18 August 2017 last updated at 07:18 GMT
 
Johnson looking to rebuild career
Thursday 01 January 1970

Australian fast bowler Mitchell Johnson’s determination to rebuild his career following the disappointing Ashes series has seen him cut down on his alcohol intake.

He abstained from alcohol for three months after Australia lost the series 1-3 in January and has been staying away from the bottle at regular intervals.

"I just wanted to make the most of the opportunity I've got playing for Australia," Johnson told the 'Sunday Telegraph'.

"I'm not saying drinking affects the way I play, but I just wanted to give myself every chance, have my head clear. It was something I wanted to test myself with as well, see if I could do the time, three months. It's pretty hard work when there are guys celebrating around you after you have a win," he said.

"It was just a personal thing more than anything to give it a go. I felt great."

Johnson said he even made a couple of his teammates to give up the bottle for a while.

"I got two of my mates to do it for a month not long ago and I did it with them before this trip," he said.

"We went away to Exmouth to do a bit of fishing and the boys were talking about their fat guts. During our last night in Exmouth I said, "Why don't you go a month without drinking?."

"They said, 'Yeah, all right'. One of the boys didn't make it. He got to about 20 days. The other mate did and I bought him a nice bottle of bourbon."

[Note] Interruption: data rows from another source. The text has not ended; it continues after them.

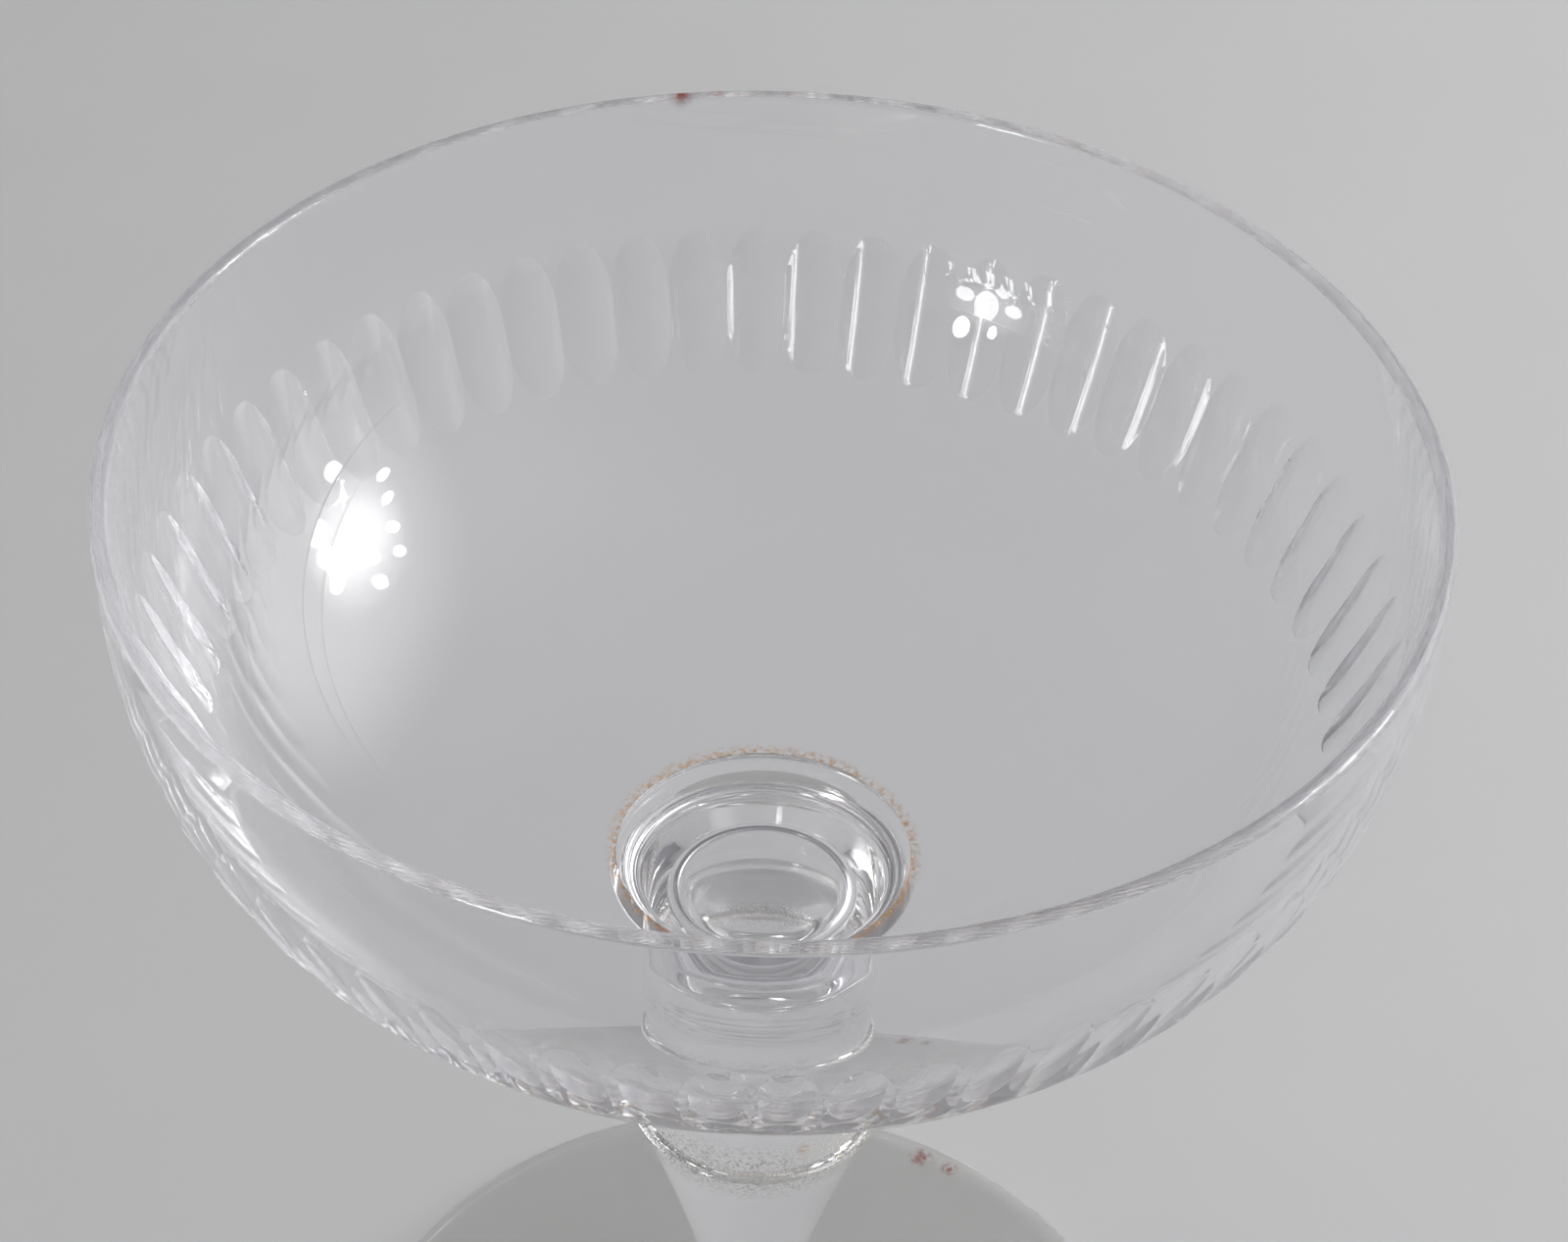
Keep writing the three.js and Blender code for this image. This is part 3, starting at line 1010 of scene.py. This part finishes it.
def add_cluster(name, place, ring, disc, stretch):
    """One round light with six drawn-out ones round it, which only the glass mirrors."""
    look = (GLASS_MIDDLE - place).normalized()
    side = look.cross(Vector((0, 0, 1))).normalized()
    rise = side.cross(look) * stretch
    spots = [(place, disc, disc)]
    for petal in range(PETALS):
        slack = chance.uniform(-PETAL_TURN_SLACK, PETAL_TURN_SLACK)
        turn = FULL_TURN * (petal + slack) / PETALS
        out = ring * chance.uniform(*PETAL_PLACE_SHARES)
        spot = place + out * (math.cos(turn) * side + math.sin(turn) * rise)
        short = disc * chance.uniform(*PETAL_WIDTH_SHARES)
        more = short * chance.uniform(*PETAL_LENGTH_SHARES)
        width = short + more * abs(math.cos(turn))
        height = short + more * abs(math.sin(turn))
        spots.append((spot, width, height))
    for number, (spot, width, height) in enumerate(spots):
        area = math.pi * width * height * stretch / 4
        lamp = add_lamp(
            f"{name}_{number}", spot, "ELLIPSE", width, CLUSTER_RADIANCE * math.pi * area)
        lamp.data.size_y = height * stretch
        lamp.visible_diffuse = False
        lamp.data.diffuse_factor = 0.0


key = add_lamp("key", RIGHT_LAMP_AT, "SQUARE", KEY_WIDTH, KEY_POWER)
key.visible_glossy = False
key.visible_transmission = False
add_cluster("cluster_right", RIGHT_LAMP_AT, ring=0.21, disc=0.14, stretch=1.1)
add_cluster("cluster_front", FRONT_LAMP_AT, ring=0.1, disc=0.08, stretch=2.2)
print("lamps:", len(bpy.data.lights))

# %% [markdown]
# ## Enough bounces for cut glass
# Light that enters the rim or a ridge is often turned back inside the wall dozens of
# times before it comes out. With few bounces those places go black, so the limits are
# raised. The view transform is Standard, so that a tone in the render is the tone that
# was picked.

# %% Set the bounces and the view
BOUNCES = 96
scene = bpy.context.scene
scene.view_settings.view_transform = "Standard"
scene.cycles.max_bounces = BOUNCES
scene.cycles.glossy_bounces = BOUNCES
scene.cycles.transmission_bounces = BOUNCES
scene.cycles.transparent_max_bounces = BOUNCES
print("bounces:", scene.cycles.max_bounces)
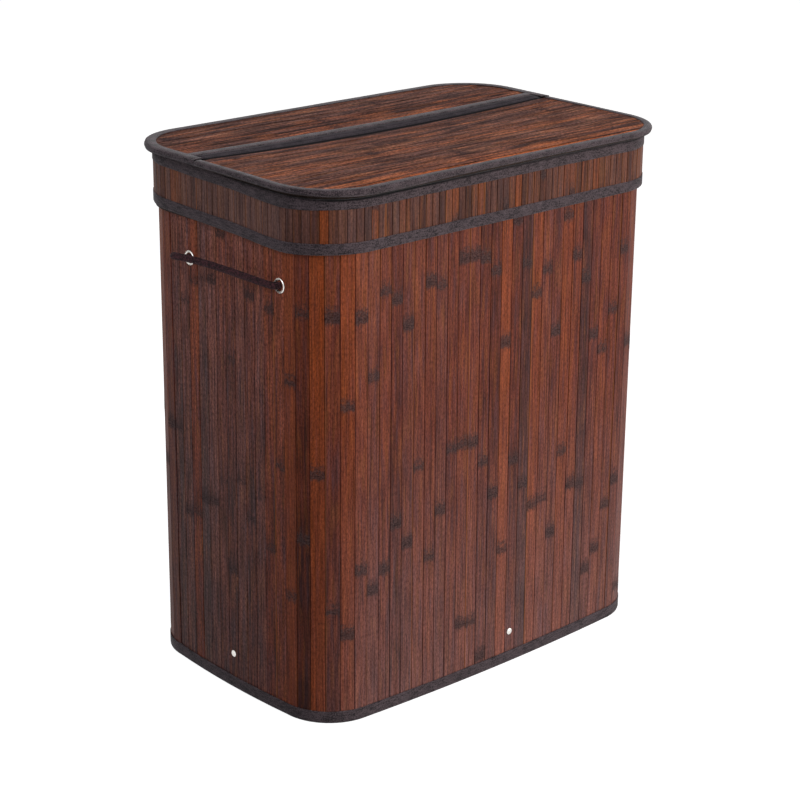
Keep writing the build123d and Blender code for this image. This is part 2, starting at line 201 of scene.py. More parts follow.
def lid_sag(x, y):
    """How far the lid's panels hang down along the fold, where only their ends are carried."""
    across = max(0.0, 1 - (x / (BODY_LENGTH / 2)) ** 2)
    if y > HINGE_Y:
        reach = max(0.0, (BODY_DEPTH / 2 - y) / (BODY_DEPTH / 2 - HINGE_Y))
        return sag_sizes().rear_sag * across * reach ** 1.5
    reach = max(0.0, (BODY_DEPTH / 2 + y) / (BODY_DEPTH / 2 + FLAP_REAR))
    return flap_lie(x, y) + sag_sizes().flap_sag * across * reach ** 2


def skirt_drop(x, y):
    """How far the skirt's upper edge stays below the flap, which rests on the body's rim."""
    near = math.exp(-((x + BODY_LENGTH / 2) ** 2 + (y + BODY_DEPTH / 2) ** 2) / 0.07)
    return progress(y, FLAP_REAR, -0.06) * (0.0036 + 0.0020 * near)


def shape_skirt(bm):
    """Bring the skirt's upper edge down below the flap, and its lower edge up at the rear left,
    where the lid has been pulled up, and down towards the near corner, where it hangs slack."""
    for vert in bm.verts:
        co = vert.co
        upper = progress(co.z, 0.580, 0.006)
        lower = 1 - progress(co.z, 0.5765, 0.012)
        rear = clamp(0.5 + co.y / BODY_DEPTH)
        left = clamp(0.5 - co.x / BODY_LENGTH)
        slack = 0.0028 * hump(co.y, -0.09, 0.045) * max(0.0, 1 - (1 - left) / 0.13)
        co.z += (0.0052 * rear ** 2.5 * left - slack) * lower - skirt_drop(co.x, co.y) * upper


def sag_sizes():
    return bpy.context.scene.hamper_tape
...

Johnson most recent booze ban was before the ODI series against Sri Lanka, which Australian went on to win.

"We won the one-day series after the fourth game and I had a few beers to celebrate and that was about it," he said.

"I still had a good night. We sat in the dressing room and celebrated. You don't get those nights back and you've got to make the most of them when you can. Not everyone gets the chance to sing the team song and sit down and talk about what went on throughout the series.

"I try to pick my moments. I've gone on tours and not drunk at all," he added.